Schoenberg was born in Austria and later moved to America. He was one of the group known as The Second Viennese School (German: Zweite Wiener Schule, Neue Wiener Schule) which included Alban Berg and Anton Webern who, already composers in late Romantic style, took composition classes with him. His later focus on serialism, or twelve-tone music, broke with the past and led into the explosion of styles worldwide in the twentieth century. This work, though, has often been described variously as athematic, or atonal.

Written in 1909, but not performed until 1924, the composer said of this work that "In Erwartung the aim is to represent in slow motion everything that occurs during a single second of maximum spiritual excitement, stretching it out to half an hour." A woman enters a forest at night, seeking her lover, but he is dead.

A century on, and having heard so much modern music, in many forms, from many composers, the shock of this radically different compositional technique piece at its first performance is hard for audiences today to understand. Without it, though, all of the modern music that we listen to in concerts today might never have been written. We could still be clinging to conventional tonalities, major and minor scales and harmonies developed by Bach and expanded by Beethoven. Schoenberg is, arguably, the most important composer of the 20th Century.
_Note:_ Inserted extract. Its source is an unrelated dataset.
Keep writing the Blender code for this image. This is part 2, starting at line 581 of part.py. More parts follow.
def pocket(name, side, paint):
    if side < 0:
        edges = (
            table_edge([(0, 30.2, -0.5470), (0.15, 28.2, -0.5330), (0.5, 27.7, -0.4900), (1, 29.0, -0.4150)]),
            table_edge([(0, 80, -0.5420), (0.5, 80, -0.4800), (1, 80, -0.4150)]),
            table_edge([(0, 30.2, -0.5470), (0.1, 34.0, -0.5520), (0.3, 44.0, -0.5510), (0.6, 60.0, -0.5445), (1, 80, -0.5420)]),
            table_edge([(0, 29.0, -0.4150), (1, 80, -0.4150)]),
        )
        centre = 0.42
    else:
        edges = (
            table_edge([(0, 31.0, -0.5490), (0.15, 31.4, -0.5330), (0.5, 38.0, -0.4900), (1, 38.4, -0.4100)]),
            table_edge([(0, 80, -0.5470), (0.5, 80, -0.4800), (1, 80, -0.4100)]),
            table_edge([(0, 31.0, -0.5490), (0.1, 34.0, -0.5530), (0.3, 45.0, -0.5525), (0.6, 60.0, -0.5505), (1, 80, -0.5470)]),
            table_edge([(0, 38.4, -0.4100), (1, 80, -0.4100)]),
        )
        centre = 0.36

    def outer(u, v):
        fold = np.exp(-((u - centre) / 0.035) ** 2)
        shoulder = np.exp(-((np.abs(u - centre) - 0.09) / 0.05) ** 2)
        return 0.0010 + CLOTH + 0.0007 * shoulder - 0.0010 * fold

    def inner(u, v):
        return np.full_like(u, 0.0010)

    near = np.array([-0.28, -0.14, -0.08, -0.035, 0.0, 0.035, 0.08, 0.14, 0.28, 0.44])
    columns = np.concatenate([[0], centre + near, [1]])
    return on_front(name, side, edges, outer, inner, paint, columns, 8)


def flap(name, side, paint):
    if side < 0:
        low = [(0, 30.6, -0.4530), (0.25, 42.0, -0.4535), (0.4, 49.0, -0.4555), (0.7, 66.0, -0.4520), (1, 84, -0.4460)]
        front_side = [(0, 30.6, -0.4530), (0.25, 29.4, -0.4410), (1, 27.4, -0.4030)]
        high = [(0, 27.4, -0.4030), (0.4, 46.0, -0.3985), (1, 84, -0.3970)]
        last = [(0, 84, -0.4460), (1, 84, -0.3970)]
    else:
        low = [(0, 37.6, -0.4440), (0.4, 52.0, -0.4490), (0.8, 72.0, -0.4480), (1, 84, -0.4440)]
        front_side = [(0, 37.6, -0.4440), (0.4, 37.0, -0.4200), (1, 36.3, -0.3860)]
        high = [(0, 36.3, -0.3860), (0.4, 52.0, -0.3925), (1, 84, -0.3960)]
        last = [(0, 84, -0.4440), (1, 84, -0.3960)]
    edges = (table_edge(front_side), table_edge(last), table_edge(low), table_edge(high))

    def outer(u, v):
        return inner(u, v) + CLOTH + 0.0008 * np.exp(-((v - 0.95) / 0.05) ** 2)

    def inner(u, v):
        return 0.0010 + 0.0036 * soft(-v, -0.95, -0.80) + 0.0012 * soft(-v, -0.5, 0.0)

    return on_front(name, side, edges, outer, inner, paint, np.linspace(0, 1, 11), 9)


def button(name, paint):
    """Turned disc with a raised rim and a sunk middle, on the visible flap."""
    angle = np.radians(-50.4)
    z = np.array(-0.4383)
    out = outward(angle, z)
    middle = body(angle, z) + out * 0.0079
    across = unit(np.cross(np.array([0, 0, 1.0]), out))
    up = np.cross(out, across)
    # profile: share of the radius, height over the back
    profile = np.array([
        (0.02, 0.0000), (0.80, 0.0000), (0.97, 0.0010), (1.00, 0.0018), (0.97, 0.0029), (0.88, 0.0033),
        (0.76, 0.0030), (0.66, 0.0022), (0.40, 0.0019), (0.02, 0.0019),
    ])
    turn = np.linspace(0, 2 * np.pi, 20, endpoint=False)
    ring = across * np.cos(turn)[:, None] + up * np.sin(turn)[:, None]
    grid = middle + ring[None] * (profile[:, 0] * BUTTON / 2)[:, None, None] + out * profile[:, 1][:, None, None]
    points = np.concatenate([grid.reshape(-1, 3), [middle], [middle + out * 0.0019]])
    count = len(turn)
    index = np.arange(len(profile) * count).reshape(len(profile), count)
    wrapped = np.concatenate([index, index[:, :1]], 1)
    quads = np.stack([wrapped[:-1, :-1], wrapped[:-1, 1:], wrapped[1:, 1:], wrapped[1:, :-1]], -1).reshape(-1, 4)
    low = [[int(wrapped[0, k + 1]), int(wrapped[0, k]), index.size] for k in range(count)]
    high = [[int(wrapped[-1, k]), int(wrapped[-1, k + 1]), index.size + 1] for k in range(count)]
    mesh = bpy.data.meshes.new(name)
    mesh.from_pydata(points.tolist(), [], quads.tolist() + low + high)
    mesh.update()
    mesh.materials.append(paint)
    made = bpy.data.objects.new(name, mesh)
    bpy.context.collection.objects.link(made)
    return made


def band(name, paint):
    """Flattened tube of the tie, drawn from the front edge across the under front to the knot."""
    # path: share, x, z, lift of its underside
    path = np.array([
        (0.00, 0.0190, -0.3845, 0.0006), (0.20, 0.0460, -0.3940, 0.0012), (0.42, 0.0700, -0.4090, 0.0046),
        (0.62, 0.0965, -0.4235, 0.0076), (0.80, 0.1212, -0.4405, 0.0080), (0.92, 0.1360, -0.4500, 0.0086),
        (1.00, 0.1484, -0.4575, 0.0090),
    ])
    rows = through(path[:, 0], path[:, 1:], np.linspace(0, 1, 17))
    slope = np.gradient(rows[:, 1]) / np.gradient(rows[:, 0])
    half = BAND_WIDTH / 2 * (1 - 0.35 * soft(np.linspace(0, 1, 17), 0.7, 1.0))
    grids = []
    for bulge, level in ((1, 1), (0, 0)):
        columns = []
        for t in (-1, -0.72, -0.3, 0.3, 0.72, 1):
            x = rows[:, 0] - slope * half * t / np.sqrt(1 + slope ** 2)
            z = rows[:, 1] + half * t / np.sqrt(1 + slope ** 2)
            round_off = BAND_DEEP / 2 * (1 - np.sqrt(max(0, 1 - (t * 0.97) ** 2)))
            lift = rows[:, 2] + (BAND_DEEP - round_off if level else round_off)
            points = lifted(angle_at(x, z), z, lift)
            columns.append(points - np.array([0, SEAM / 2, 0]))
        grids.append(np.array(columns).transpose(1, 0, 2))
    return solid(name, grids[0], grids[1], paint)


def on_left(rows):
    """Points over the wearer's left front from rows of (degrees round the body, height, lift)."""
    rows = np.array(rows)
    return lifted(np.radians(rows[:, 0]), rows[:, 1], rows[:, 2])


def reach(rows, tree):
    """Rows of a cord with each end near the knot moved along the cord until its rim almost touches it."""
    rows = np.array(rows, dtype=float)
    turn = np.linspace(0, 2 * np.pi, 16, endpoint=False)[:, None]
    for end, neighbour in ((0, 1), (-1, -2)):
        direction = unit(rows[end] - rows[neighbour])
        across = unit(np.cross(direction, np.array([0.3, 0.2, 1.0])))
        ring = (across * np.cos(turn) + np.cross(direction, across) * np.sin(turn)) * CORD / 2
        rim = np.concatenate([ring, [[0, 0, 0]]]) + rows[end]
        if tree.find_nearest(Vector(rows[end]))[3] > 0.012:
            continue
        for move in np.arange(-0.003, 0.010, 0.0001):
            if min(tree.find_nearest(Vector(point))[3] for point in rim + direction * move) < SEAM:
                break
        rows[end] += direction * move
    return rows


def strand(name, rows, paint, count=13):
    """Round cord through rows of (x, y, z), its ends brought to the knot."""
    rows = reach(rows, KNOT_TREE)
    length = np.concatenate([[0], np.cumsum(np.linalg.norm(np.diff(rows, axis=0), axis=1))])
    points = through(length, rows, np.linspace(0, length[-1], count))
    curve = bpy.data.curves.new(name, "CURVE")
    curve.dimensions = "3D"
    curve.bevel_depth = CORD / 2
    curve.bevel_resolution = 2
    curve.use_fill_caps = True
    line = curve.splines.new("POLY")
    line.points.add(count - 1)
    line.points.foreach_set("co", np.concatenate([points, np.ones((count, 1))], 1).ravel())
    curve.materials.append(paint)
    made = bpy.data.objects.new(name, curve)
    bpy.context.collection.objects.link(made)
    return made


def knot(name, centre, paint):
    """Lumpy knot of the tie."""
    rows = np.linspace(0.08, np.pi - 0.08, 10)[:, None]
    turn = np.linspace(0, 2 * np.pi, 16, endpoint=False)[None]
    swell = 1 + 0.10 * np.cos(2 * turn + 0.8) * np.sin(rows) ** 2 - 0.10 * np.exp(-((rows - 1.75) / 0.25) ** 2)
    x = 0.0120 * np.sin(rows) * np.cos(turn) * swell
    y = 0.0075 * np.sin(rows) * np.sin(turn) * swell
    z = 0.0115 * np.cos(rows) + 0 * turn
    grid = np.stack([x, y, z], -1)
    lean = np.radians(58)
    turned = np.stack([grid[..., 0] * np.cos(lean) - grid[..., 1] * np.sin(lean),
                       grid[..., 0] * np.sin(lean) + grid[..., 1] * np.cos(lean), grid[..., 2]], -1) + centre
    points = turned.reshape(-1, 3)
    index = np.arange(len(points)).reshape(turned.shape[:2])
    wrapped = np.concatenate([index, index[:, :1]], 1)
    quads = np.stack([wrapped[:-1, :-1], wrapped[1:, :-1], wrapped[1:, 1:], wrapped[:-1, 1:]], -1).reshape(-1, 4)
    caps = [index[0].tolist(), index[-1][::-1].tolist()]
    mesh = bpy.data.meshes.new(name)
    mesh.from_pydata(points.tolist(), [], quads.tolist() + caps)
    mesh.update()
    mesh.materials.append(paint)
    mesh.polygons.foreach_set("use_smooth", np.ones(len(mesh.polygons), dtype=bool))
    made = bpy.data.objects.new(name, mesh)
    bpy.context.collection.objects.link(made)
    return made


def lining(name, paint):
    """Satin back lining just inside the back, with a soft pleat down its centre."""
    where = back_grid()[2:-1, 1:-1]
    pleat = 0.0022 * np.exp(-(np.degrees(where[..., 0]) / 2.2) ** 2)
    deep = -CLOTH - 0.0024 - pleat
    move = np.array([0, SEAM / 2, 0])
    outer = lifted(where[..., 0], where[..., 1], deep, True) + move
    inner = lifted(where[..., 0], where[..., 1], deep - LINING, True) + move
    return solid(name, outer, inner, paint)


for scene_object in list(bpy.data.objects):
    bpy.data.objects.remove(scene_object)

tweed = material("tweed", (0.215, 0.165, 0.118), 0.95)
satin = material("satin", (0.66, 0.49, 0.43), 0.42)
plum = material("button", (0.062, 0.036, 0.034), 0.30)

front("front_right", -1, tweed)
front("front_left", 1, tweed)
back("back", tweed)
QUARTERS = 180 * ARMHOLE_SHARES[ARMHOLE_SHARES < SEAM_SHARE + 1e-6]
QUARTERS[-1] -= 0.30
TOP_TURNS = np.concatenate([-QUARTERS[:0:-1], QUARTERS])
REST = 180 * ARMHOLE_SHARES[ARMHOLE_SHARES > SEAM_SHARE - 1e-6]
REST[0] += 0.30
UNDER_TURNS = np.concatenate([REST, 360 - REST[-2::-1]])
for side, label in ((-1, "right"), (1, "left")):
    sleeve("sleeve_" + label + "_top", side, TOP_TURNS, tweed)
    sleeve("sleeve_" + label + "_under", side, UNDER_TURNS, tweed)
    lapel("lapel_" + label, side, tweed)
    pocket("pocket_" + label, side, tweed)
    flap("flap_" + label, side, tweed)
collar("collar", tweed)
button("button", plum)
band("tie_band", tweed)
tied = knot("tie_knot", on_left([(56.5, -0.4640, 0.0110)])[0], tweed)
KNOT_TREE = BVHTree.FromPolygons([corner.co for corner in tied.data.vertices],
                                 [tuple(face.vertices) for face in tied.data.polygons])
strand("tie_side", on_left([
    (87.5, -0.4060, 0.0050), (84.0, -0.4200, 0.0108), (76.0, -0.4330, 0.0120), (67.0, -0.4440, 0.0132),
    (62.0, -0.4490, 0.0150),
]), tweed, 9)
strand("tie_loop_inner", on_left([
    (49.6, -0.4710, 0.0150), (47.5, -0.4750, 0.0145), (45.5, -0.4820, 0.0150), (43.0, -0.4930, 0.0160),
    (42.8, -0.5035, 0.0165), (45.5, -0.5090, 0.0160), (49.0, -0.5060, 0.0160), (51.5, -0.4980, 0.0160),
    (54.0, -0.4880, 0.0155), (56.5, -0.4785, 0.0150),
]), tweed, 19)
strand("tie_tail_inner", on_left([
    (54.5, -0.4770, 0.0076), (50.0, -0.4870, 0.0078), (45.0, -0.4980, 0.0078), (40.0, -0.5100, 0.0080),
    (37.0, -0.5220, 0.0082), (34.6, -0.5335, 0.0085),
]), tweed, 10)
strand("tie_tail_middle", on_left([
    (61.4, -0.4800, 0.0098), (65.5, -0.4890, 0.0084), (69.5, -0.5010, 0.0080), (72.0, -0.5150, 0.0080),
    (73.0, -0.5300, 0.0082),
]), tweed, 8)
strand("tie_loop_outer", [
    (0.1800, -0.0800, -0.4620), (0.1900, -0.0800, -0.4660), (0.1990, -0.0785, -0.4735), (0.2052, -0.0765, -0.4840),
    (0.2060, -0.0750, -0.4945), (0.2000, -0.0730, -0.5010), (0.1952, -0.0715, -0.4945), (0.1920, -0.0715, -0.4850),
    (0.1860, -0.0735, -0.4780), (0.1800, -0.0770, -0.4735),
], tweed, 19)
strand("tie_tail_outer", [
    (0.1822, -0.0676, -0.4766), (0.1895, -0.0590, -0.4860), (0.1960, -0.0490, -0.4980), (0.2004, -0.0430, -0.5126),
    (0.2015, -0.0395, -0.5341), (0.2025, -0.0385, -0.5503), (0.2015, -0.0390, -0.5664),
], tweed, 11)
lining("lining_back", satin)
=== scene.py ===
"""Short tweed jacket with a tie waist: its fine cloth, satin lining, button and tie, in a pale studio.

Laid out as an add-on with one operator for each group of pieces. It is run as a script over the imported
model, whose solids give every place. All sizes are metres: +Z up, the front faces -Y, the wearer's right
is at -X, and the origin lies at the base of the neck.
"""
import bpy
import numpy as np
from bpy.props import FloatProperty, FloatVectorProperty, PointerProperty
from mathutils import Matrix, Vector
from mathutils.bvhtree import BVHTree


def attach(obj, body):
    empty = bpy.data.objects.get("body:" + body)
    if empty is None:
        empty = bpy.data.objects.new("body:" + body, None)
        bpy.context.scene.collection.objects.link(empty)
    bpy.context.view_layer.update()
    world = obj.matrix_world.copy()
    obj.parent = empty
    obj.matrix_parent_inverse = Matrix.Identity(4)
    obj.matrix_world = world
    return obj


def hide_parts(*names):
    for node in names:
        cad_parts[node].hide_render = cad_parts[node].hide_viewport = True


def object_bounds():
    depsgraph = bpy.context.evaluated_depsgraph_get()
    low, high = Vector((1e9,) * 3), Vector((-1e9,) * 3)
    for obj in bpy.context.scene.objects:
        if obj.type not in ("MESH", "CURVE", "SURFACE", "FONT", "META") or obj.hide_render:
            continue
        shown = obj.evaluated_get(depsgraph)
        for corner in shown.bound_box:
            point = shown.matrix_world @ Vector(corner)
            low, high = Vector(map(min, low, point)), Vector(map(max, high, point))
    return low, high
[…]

This particular performance, as mentioned, used a reduced piano score which was remarkably effective in dealing with the many timbres of the full orchestral accompaniment. It was also interesting in that Hill brought influences of the Romantic period to the work, another new aspect. Although it could be seen that she had memorized a good part of the difficult work, she sang with the score in hand, referring to it to ensure accuracy and avoid errors. The performance as so well received that, having left for the dressing room, the two performers and the director were brought back to the stage for extra bows when the applause showed no signs of abating.

This bold departure from the company's usual offerings proved to be a success and clearly pleased the audience. This bodes well for the regional tours.